Pro tips for better cycling pics with your mobile phone!
Tips from X-Games gold medal winning photographer Peter Morning
While riding, the best camera you have is the one in your pocket, which is most likely a mobile phone. But to make an image stand out on the 'Gram or Strava requires a more than point-shoot-pray. 2020 X-Games gold medal winning photographer and Peloton Biker Peter Morning has shot everything from snowboarding to skiing to Rampage to athlete profiles.
Below are his tips for how to get the most out of your phone:
Shoot with the light: This is the most common mistake. With a DSLR camera you want to be facing your light source, but cell phone photography is different. Position yourself with the sun or light at your back. Once comfortable with that, play around and try positioning the light source at a 30-45 degree angle for some added depth. You can certainly mix in those great sunspot images when shooting directly into the sun, but there’s a much higher degree of difficulty there.
Never use the zoom feature: No two finger pinching! Digital zooms are not your friend. Treat your cell phone like a prime lens and physically position yourself closer or farther away to create the desired frame. You can always zoom in later when editing, but you can’t zoom out later. Digital zooms are all downside, don’t use ‘em.
Go Low: Getting creative with angles is an easy way to add some variety to shots. Start out by shooting really low. Because of their small size you can get much closer to the ground with a cell phone lens than you can with a traditional DSLR lens. Those worms-eye views are so much different than our typical perspective that they often turn out really well. I love shooting groomers this way.

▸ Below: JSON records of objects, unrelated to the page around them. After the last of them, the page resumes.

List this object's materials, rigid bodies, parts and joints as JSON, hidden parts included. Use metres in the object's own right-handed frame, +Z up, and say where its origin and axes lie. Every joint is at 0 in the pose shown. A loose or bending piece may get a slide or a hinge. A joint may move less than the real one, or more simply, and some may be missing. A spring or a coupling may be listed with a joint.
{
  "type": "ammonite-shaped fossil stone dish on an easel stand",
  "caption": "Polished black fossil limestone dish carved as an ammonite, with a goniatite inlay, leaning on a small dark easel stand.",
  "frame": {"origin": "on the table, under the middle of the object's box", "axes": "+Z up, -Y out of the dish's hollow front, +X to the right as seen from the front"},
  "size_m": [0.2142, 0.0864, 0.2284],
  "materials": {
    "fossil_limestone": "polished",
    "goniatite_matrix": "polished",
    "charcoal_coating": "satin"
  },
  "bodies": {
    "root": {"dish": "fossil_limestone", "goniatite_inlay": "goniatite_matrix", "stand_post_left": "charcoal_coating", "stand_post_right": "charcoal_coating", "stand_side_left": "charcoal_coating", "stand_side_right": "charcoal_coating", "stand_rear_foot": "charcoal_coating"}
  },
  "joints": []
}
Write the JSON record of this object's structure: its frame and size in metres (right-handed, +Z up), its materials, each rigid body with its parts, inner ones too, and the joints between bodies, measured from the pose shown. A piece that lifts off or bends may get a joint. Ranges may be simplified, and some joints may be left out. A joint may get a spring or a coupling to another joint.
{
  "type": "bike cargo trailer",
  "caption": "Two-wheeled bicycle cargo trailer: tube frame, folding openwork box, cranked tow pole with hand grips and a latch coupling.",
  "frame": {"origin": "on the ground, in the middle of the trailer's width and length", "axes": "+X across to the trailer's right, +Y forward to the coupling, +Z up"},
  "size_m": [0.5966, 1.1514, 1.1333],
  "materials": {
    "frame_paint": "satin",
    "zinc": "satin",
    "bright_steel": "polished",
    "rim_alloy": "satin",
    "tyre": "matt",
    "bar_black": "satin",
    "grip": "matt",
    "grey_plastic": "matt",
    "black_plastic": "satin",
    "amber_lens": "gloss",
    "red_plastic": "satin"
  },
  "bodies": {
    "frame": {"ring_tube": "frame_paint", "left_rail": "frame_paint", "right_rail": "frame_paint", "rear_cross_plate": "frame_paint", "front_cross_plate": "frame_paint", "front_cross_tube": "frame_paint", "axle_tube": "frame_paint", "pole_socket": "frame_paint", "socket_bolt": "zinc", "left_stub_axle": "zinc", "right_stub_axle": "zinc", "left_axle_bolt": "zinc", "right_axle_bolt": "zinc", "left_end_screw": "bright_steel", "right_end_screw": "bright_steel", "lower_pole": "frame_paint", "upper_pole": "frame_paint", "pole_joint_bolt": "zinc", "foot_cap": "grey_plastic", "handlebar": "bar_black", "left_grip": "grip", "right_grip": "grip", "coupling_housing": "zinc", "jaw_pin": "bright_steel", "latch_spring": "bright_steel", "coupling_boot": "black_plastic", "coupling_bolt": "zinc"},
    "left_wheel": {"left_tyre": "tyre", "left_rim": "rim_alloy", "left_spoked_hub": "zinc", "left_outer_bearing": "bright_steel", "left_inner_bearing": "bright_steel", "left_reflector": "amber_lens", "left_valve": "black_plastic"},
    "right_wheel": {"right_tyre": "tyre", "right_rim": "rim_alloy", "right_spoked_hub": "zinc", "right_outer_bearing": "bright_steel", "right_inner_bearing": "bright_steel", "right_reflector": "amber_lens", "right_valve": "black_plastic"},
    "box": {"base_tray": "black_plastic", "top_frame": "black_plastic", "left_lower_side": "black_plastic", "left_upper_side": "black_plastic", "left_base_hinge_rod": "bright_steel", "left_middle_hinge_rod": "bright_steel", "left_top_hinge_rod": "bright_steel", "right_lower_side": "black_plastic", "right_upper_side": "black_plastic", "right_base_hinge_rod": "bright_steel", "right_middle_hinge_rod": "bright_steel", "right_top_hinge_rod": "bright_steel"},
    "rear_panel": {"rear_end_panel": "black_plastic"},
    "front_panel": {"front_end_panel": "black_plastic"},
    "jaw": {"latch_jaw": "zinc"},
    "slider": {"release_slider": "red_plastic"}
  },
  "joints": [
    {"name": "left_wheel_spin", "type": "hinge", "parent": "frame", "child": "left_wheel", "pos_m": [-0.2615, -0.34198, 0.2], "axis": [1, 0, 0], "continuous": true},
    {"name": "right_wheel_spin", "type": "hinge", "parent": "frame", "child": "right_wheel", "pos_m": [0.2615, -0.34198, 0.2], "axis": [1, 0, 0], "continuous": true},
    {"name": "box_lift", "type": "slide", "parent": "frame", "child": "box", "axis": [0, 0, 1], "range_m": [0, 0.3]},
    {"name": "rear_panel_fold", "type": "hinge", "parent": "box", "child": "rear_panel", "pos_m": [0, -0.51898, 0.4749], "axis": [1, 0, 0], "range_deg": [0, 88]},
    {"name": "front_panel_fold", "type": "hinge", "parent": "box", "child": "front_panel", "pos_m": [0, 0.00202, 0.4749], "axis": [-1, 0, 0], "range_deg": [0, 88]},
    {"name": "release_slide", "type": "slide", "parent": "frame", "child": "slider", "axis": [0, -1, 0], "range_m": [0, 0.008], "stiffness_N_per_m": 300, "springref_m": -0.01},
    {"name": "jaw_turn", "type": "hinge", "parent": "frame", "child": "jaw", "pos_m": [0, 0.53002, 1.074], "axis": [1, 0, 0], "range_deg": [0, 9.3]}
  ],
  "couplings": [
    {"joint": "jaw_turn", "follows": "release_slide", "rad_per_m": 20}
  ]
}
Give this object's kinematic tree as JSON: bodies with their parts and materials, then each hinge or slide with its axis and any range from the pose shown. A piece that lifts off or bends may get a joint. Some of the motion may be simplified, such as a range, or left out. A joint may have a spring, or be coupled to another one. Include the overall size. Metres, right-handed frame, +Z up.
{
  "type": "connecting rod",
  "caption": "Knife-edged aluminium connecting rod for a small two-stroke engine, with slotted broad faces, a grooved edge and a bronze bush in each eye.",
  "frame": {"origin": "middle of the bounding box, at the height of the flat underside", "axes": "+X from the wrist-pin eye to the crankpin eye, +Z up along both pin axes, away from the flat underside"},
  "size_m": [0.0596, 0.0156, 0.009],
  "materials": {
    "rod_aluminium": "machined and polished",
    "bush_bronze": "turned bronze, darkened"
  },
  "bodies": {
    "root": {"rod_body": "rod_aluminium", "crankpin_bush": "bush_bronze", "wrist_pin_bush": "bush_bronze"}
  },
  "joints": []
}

Work around the flash: The close proximity of the flash to the lens on most cell phone cameras results in blown out images. Instead, use a different phone in flashlight mode, holding it two or three feet away from the phone you’re taking the picture with. You can create some really cool dimension and shadow with your shots and your image quality will improve drastically. Just be careful not to get the light source in the frame.
Get up close! This is a big one. Whenever you hand someone a phone to take a picture invariably they stand five feet farther away than they should. With portrait mode and some of the macro features on today’s cell phone cameras they’re much better equipped to take pics at close range. Take advantage of it.